We started in Landmanalaugar, a mountainous and colourful geothermal region 5 hours away from Reykjavik. The elvation is 6o0 metres there and though you´re in the highlands, its a popular tourist destination and thus built up with basic services. The best part of Landmanalaugar is the hot river you can bathe in. It was freezing cold and windy, so getting down to our bathing suits was the hardest part, but once we had sat there for an hour, it was no problem to retain the heat while we redressed and started the 11km trek to Hrafntinnusker. We hiked through yellow steaming mountains and moss covered lava fields, even over some snow, but 3 hours later we were 500 m higher, home at a rocky camping ground just before dark.

the highest elevation point, at Hrafntinnusker

The first night we had frost, a lot of it, enough that our whole tent was frozen stiff and we had to shake off the ice before we could pack it up. The next day we passed 2 huts, Álftavatn and Hvanngil, doubling day 2 and 3 into a long, 28km day. The scenery was incredible, and we had fun stripping down to our underwear for repeated river crossings, but the last 3 kms were the longest, slowest kilometres of the whole hike. The weather changed constantly, from bright sun and calm winds to sideways hailing sleet, but one thing was consistent; everything around us was naturally dramatic.

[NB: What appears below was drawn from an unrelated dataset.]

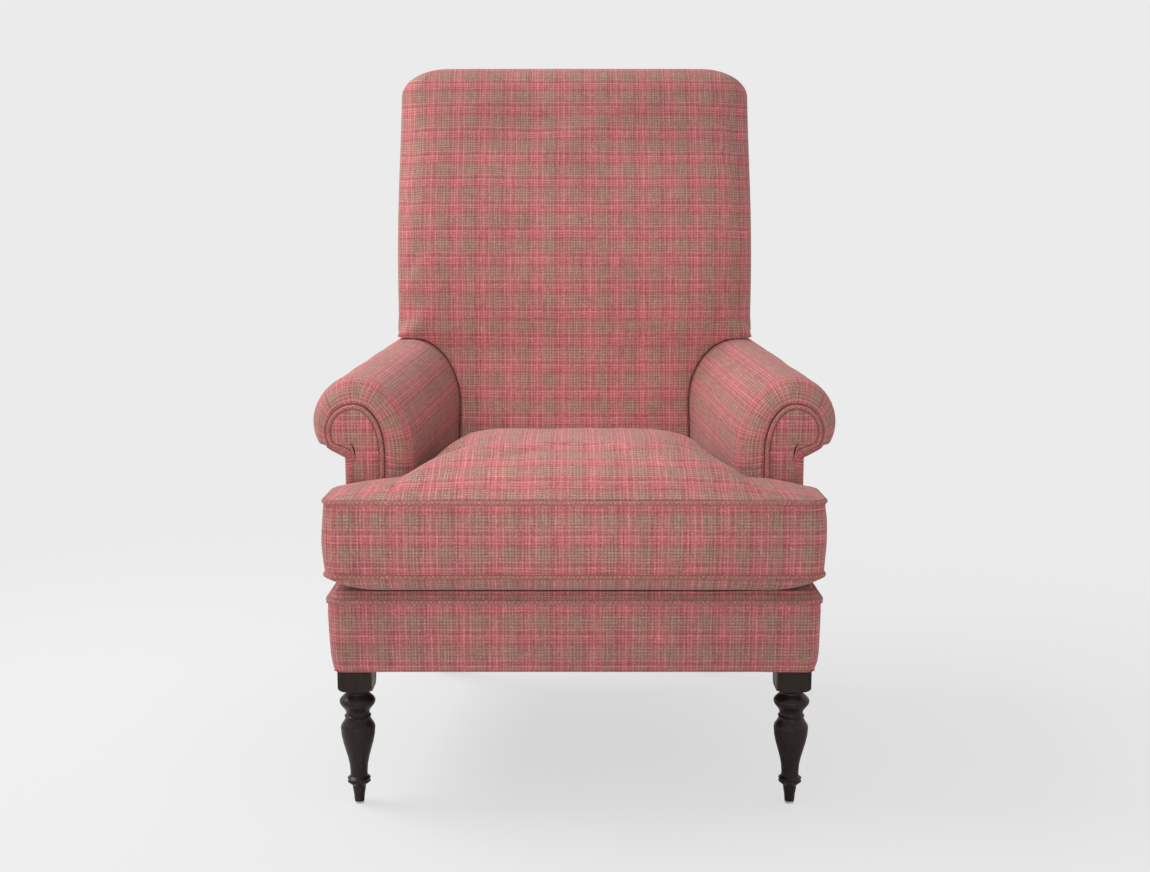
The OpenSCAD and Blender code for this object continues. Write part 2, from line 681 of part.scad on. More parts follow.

We only passed a handful of other hikers, centered mostly around the 2 huts we passed, but on the 2nd night at Emstrur, we made some friends. There was the tour group in one hut that gave us left-over kjötsupa (lamb soup), the tour guide who sold us beer, and a German couple who let us use their primus to make tea. We crashed in out tent that night, and wake up way after everyone else had left.

the last 3 kilometres…

The last day was a gentle 12 kms, mostly downhill, back to greener pastures, and we ended in Þórsmörk prepared to indulge in all the services they had. We heated and stretched our sore muscles in the sauna for 2 hours, swam in the hot pool, cooked soup, drank hot tea, cold beer,  and the last provisions of whisky we had left. We made more friends by bonding over our hike experiences, and slept like babies before the bumpy bus ride back to Reykjavik.